Bold, vibrant colors enrich the environment of this center. However, this does not equate to multiple color palettes with many colors to track. Only two colors were used for walls and one for door frames. Natural wood, ceramic tile, and plastic laminate were then used to flesh out the design scheme. Whatever colors are picked in your facility, contrast should be used to maintain interest. For instance, three of the walls can be painted one color, with one “feature” (usually the front wall) wall used as an accent. Alternatively, elements such as structure or ductwork can use the accent color. This provides just enough variety to keep the students from becoming bored and losing interest in the presenter. Organic carpet patterns or carpet tile can break from the traditional single field color and provide another level of interest and mental stimulation.
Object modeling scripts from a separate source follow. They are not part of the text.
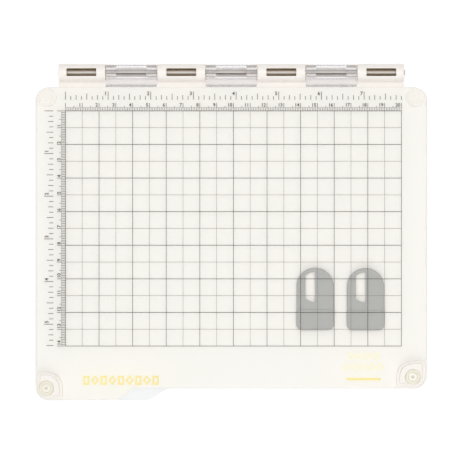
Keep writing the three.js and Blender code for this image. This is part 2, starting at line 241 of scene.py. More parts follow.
class Nodes:
    """A short way to write a material's node tree."""

    def __init__(self, name):
        self.mat = bpy.data.materials.new(name)
        self.mat.use_nodes = True
        self.nt = self.mat.node_tree
        self.nt.nodes.clear()
        self.out = self.nt.nodes.new("ShaderNodeOutputMaterial")
        self.coord = self.nt.nodes.new("ShaderNodeTexCoord").outputs["Object"]

    def node(self, kind, **inputs):
        n = self.nt.nodes.new(kind)
        for k, v in inputs.items():
            key = k.replace("_", " ")
            if hasattr(n, k) and key not in n.inputs:
                setattr(n, k, v)
            elif isinstance(v, bpy.types.NodeSocket):
                self.nt.links.new(v, n.inputs[key])
            else:
                n.inputs[key].default_value = v
        return n

    def scaled(self, s):
        return self.node("ShaderNodeMapping", Vector=self.coord, Scale=s if isinstance(s, tuple) else (s, s, s)).outputs[0]

    def noise(self, scale, detail=3.0, rough=0.55, stretch=None):
        at = self.scaled(stretch) if stretch else self.coord
        return self.node("ShaderNodeTexNoise", Vector=at, Scale=scale, Detail=detail, Roughness=rough).outputs["Fac"]

    def ramp(self, value, low, high, a, b):
        n = self.node("ShaderNodeMapRange", Value=value)
        for key, v in zip(("From Min", "From Max", "To Min", "To Max"), (low, high, a, b)):
            n.inputs[key].default_value = v
        return n.outputs[0]

    def mixed(self, fac, a, b):
        n = self.nt.nodes.new("ShaderNodeMix")
        n.data_type = "RGBA"
        for key, v in ((0, fac), (6, a), (7, b)):
            if isinstance(v, bpy.types.NodeSocket):
                self.nt.links.new(v, n.inputs[key])
            else:
                n.inputs[key].default_value = (*v, 1) if isinstance(v, tuple) and len(v) == 3 else v
        return n.outputs[2]

    def math(self, operation, a, b):
        n = self.nt.nodes.new("ShaderNodeMath")
        n.operation = operation
        for key, v in ((0, a), (1, b)):
            if isinstance(v, bpy.types.NodeSocket):
                self.nt.links.new(v, n.inputs[key])
            else:
                n.inputs[key].default_value = v
        return n.outputs[0]

    def bump(self, height, strength, distance, normal=None):
        n = self.node("ShaderNodeBump", Height=height, Strength=strength, Distance=distance)
        if normal is not None:
            self.nt.links.new(normal, n.inputs["Normal"])
        return n.outputs[0]

    def end(self, shader):
        self.nt.links.new(shader, self.out.inputs["Surface"])
        return self.mat


def moulded(name, base, spread, rough, grain=0.22, depth=0.006, drift=0.012, ior=1.5, coat=0.0, sub=0.0, rim=None):
    """Moulded plastic: slow colour drift from the melt, a spark-eroded grain, finer and glossier patches where it is handled."""
    n = Nodes(name)
    slow = n.noise(14, 4, 0.6)
    fine = n.noise(1 / (grain * MM), 2, 0.5)
    flow = n.noise(40, 3, 0.6, stretch=(0.35, 1.6, 1.0))
    a = tuple(c * (1 - spread) for c in base)
    b = tuple(min(1.0, c * (1 + spread)) for c in base)
    colour = n.mixed(n.ramp(slow, 0.35, 0.65, 0, 1), a, b)
    colour = n.mixed(n.ramp(flow, 0.4, 0.75, 0, drift * 8), colour, tuple(c * f for c, f in zip(base, (0.985, 0.97, 0.945))))
    if rim:  # painted shade: a darker brown deep in the bore and the windows, the plain cream at the mouth
        z = n.node("ShaderNodeSeparateXYZ", Vector=n.coord).outputs["Z"]
        colour = n.mixed(n.math("ADD", n.ramp(z, 0.0146, 0.0164, 0, 1), n.ramp(slow, 0.3, 0.7, -0.1, 0.1)), colour, rim)
    roughness = n.math("ADD", n.ramp(slow, 0.3, 0.7, rough - 0.04, rough + 0.04), n.ramp(fine, 0.3, 0.7, -0.05, 0.05))
    normal = n.bump(n.noise(380, 3, 0.5), 0.06, 0.0004)
    normal = n.bump(fine, 0.25, depth * MM * 2, normal)
    p = n.node("ShaderNodeBsdfPrincipled", Base_Color=colour, Roughness=roughness, Normal=normal, IOR=ior)
    if coat:
        p.inputs["Coat Weight"].default_value = coat
        p.inputs["Coat Roughness"].default_value = 0.18
    if sub:
        p.inputs["Subsurface Weight"].default_value = sub
        p.inputs["Subsurface Scale"].default_value = 0.002
        p.inputs["Subsurface Radius"].default_value = (1.0, 0.8, 0.6)
    return n.end(p.outputs[0])


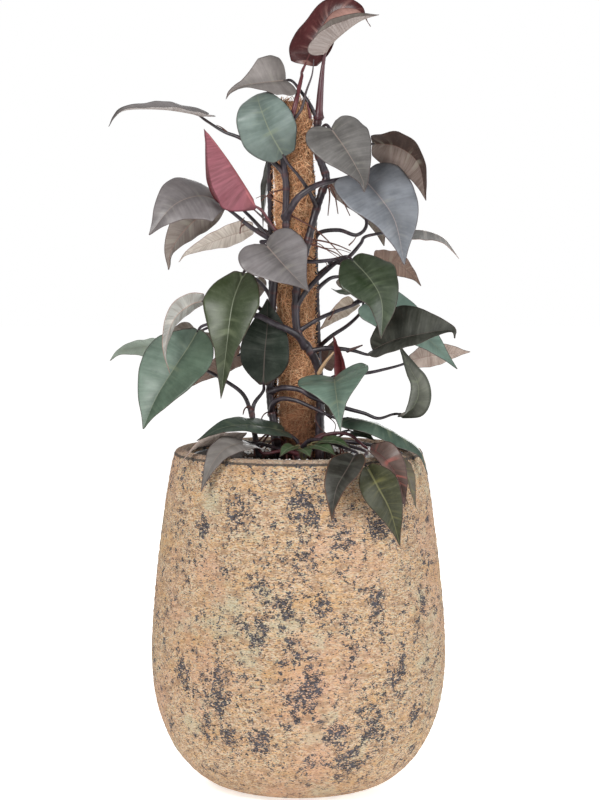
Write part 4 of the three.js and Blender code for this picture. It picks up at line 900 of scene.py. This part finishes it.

Many studies have been made on the optimal age-appropriate color schemes for students, as well as the psychological effects of those colors. One can state that elementary students prefer bright, primary colors, however, it can also be said that these colors excite children and make it difficult to create a calm environment. In general, primary colors (including school mascot and colors) should be limited to common-use areas, while classrooms need to be more neutral, with only one wall designated as the accent. One interesting thing to note is that in studies of color and mood/disposition, it was found that no matter what color a room was painted, if it was new paint, scores improved. This speaks to the need of occupants to feel valued, and if care is shown toward the facilities and environments we put students in, they will exhibit better attitudes and responsiveness.
The myth is that well-designed education environments that foster learning require more money than a utilitarian, functional approach. This is simply not true. For instance, the choice to paint every wall in every hall and classroom the same “off-white” is driven by short-term goals — to limit the amount of attic stock and color selections that maintenance has to keep on hand. When this kind of thinking is shaping decisions, the environment suffers. Easier for touch-up and future re-paint, yes; cheaper, not by much. The sacrifice made in terms of quality of experience, however, has been great. Where special conditions dictate use of only one paint color, consider the use of other materials to add visual interest to the space. Natural light is also effective as a tool to shape the space and promote general well being of the occupants. Consider also, when only the front wall inside a classroom is painted an accent color, that color can be rotated fairly easily without much expense. Get your teachers and students involved in the color selection process (or even the painting) and watch dramatic results in terms of reduced vandalism, greater pride, and perhaps even improved test scores.
Call on your architects and interior designers to exercise their design skills in the schools where students spend so much of their time. It is a fairly straightforward cost-benefit equation if it means that a child has a better chance of success.